Short exercise:
Repeat, exactly and completely, the entries shown underneath.

[Data records]
*-*-*
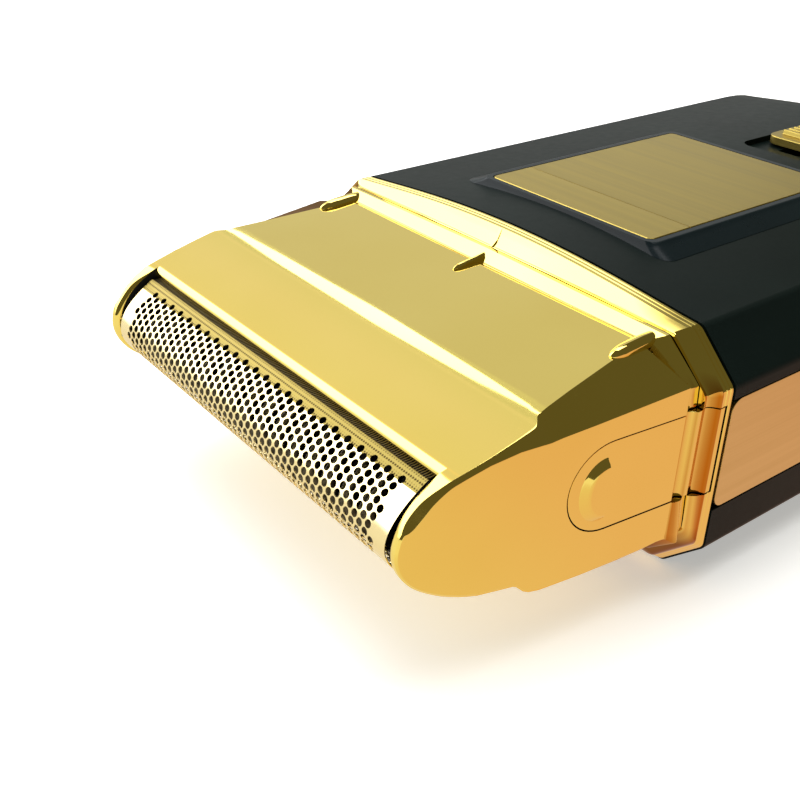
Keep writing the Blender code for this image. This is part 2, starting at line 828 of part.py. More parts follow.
def cut_front_openings(shell):
    """The switch's shallow recess and slot, and the lamp's hole."""
    mid = (KNOB_START_Y + KNOB_END_Y - SWITCH_TRAVEL) / 2
    half = (KNOB_END_Y - KNOB_START_Y + SWITCH_TRAVEL) / 2
    opening = rounded_box((-0.0053, mid - half - 0.0008), (0.0053, mid + half + 0.0008), 0.002)
    cut(
        shell,
        (opening, "Z", 0.0056, 0.01),
        (rect(-0.0016, mid - 0.0040, 0.0016, mid + 0.0040), "Z", 0, 0.01),
        (circle(0, LED_Y, 0.0018, 14), "Z", 0, 0.01),
        (plate_outline(GAP), "Z", PLATE_FLOOR_Z, 0.01),
    )


def make_bezel_and_plate():
    """The raised surround on the front and the blank plate that sits in it."""
    base = rounded_box((-0.0160, 0.0362), (0.0160, PLATE_END_Y + 0.0016), 0.0016)
    top = rounded_box((-0.0131, 0.0369), (0.0131, PLATE_END_Y + 0.0008), 0.0010)
    bm = bmesh.new()
    loft(bm, [[(x, y, 0.0052) for x, y in base], [(x, y, PLATE_TOP_Z - 0.0001) for x, y in top]])
    bezel = from_bmesh("plate_bezel", bm, "dark_plastic")
    boolean(bezel, body_loft("bezel_seat", -GAP), "DIFFERENCE")
    cut(bezel, (plate_outline(GAP), "Z", 0.0, 0.01))
    plate = (plate_outline(), "Z", PLATE_FLOOR_Z + GAP, PLATE_TOP_Z)
    solid("name_plate", "brushed_gold", plate)


def plate_outline(margin=0.0):
    half = PLATE_HALF_WIDTH + margin
    low, high = PLATE_START_Y - margin, PLATE_END_Y + margin
    return rounded_box((-half, low), (half, high), 0.0006)


def make_side_inlays():
    for name, side in SIDES.items():
        strip = rounded_box((INLAY["start"], INLAY["low"]), (INLAY["end"], INLAY["high"]), 0.0013)
        x0, x1 = sorted((side * (BODY_HALF_WIDTH - INLAY["depth"]), side * BODY_HALF_WIDTH))
        solid(f"side_inlay_{name}", "brushed_gold", (strip, "X", x0, x1))


# The inside of the body


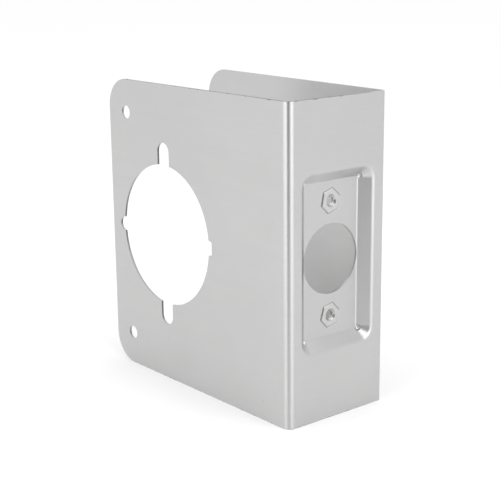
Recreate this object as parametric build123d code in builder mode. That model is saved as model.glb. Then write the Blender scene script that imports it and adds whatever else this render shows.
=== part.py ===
"""Door wrap plate: one folded stainless sheet that wraps a door's edge where a cylindrical lock is fitted.

Frame: +X leaves the door's edge, +Y crosses the door's thickness and +Z is up.
The origin is the middle of the footprint, level with the bottom cut edges.
"""
import os
from math import radians, tan

from build123d import *

# Sheet and door, in millimetres
sheet = 0.8                  # thickness of the stainless sheet
door_thickness = 44.45       # the door that fits between the two flanges
plate_height = 114.3         # along the door's edge
bend_radius = 1.8            # inside radius of the two folds
corner_radius = 11.1         # rounded corners of each flange's free end
far_flare = 3.7              # how far out of square the far flange's free end stands

# Cross bore for the lock body, through both flanges
backset = 69.85              # door edge to the lock's axis
cross_bore = 53.975          # diameter
bore_margin = 7.9375         # between the bore and the free end of its flange
slot_width = 7.1             # slots above and below the bore, for the lock's posts
slot_depth = 8.4             # from the bore's edge to the rounded end of a slot
notch_radius = 2.8           # small round notches at the bore's two sides

# Screw holes near the free ends
screw_hole = 5.2             # diameter
screw_inset_x = 11.1         # free end to the holes' centres
screw_inset_z = 12.7         # top or bottom cut edge to the holes' centres

# Drawn recess in the edge strip, for the latch's faceplate
floor_width = 25.4
floor_height = 55.6
recess_depth = 4.0           # outer face to the recess floor
wall_angle = 46.0            # lean of the recess walls, in degrees
floor_corner = 0.8           # corner radius of the recess floor, in plan
rim_radius = 2.0             # outer rounding where the recess walls leave the edge strip
foot_radius = 1.0            # inner rounding where the walls meet the recess floor
latch_hole = 25.4            # diameter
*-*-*
Solution for this task:
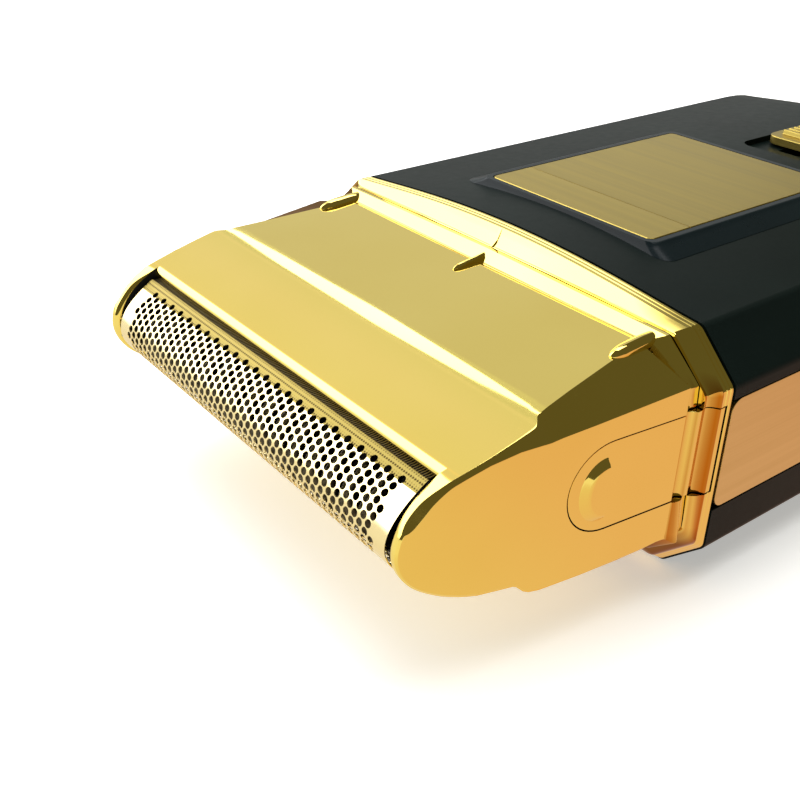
Keep writing the Blender code for this image. This is part 2, starting at line 828 of part.py. More parts follow.
def cut_front_openings(shell):
    """The switch's shallow recess and slot, and the lamp's hole."""
    mid = (KNOB_START_Y + KNOB_END_Y - SWITCH_TRAVEL) / 2
    half = (KNOB_END_Y - KNOB_START_Y + SWITCH_TRAVEL) / 2
    opening = rounded_box((-0.0053, mid - half - 0.0008), (0.0053, mid + half + 0.0008), 0.002)
    cut(
        shell,
        (opening, "Z", 0.0056, 0.01),
        (rect(-0.0016, mid - 0.0040, 0.0016, mid + 0.0040), "Z", 0, 0.01),
        (circle(0, LED_Y, 0.0018, 14), "Z", 0, 0.01),
        (plate_outline(GAP), "Z", PLATE_FLOOR_Z, 0.01),
    )


def make_bezel_and_plate():
    """The raised surround on the front and the blank plate that sits in it."""
    base = rounded_box((-0.0160, 0.0362), (0.0160, PLATE_END_Y + 0.0016), 0.0016)
    top = rounded_box((-0.0131, 0.0369), (0.0131, PLATE_END_Y + 0.0008), 0.0010)
    bm = bmesh.new()
    loft(bm, [[(x, y, 0.0052) for x, y in base], [(x, y, PLATE_TOP_Z - 0.0001) for x, y in top]])
    bezel = from_bmesh("plate_bezel", bm, "dark_plastic")
    boolean(bezel, body_loft("bezel_seat", -GAP), "DIFFERENCE")
    cut(bezel, (plate_outline(GAP), "Z", 0.0, 0.01))
    plate = (plate_outline(), "Z", PLATE_FLOOR_Z + GAP, PLATE_TOP_Z)
    solid("name_plate", "brushed_gold", plate)


def plate_outline(margin=0.0):
    half = PLATE_HALF_WIDTH + margin
    low, high = PLATE_START_Y - margin, PLATE_END_Y + margin
    return rounded_box((-half, low), (half, high), 0.0006)


def make_side_inlays():
    for name, side in SIDES.items():
        strip = rounded_box((INLAY["start"], INLAY["low"]), (INLAY["end"], INLAY["high"]), 0.0013)
        x0, x1 = sorted((side * (BODY_HALF_WIDTH - INLAY["depth"]), side * BODY_HALF_WIDTH))
        solid(f"side_inlay_{name}", "brushed_gold", (strip, "X", x0, x1))


# The inside of the body


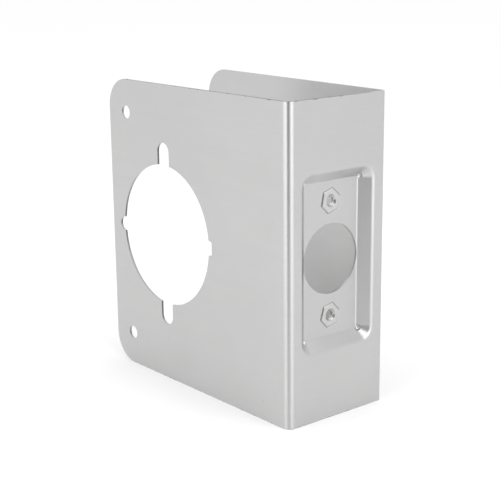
Recreate this object as parametric build123d code in builder mode. That model is saved as model.glb. Then write the Blender scene script that imports it and adds whatever else this render shows.
=== part.py ===
"""Door wrap plate: one folded stainless sheet that wraps a door's edge where a cylindrical lock is fitted.

Frame: +X leaves the door's edge, +Y crosses the door's thickness and +Z is up.
The origin is the middle of the footprint, level with the bottom cut edges.
"""
import os
from math import radians, tan

from build123d import *

# Sheet and door, in millimetres
sheet = 0.8                  # thickness of the stainless sheet
door_thickness = 44.45       # the door that fits between the two flanges
plate_height = 114.3         # along the door's edge
bend_radius = 1.8            # inside radius of the two folds
corner_radius = 11.1         # rounded corners of each flange's free end
far_flare = 3.7              # how far out of square the far flange's free end stands

# Cross bore for the lock body, through both flanges
backset = 69.85              # door edge to the lock's axis
cross_bore = 53.975          # diameter
bore_margin = 7.9375         # between the bore and the free end of its flange
slot_width = 7.1             # slots above and below the bore, for the lock's posts
slot_depth = 8.4             # from the bore's edge to the rounded end of a slot
notch_radius = 2.8           # small round notches at the bore's two sides

# Screw holes near the free ends
screw_hole = 5.2             # diameter
screw_inset_x = 11.1         # free end to the holes' centres
screw_inset_z = 12.7         # top or bottom cut edge to the holes' centres

# Drawn recess in the edge strip, for the latch's faceplate
floor_width = 25.4
floor_height = 55.6
recess_depth = 4.0           # outer face to the recess floor
wall_angle = 46.0            # lean of the recess walls, in degrees
floor_corner = 0.8           # corner radius of the recess floor, in plan
rim_radius = 2.0             # outer rounding where the recess walls leave the edge strip
foot_radius = 1.0            # inner rounding where the walls meet the recess floor
latch_hole = 25.4            # diameter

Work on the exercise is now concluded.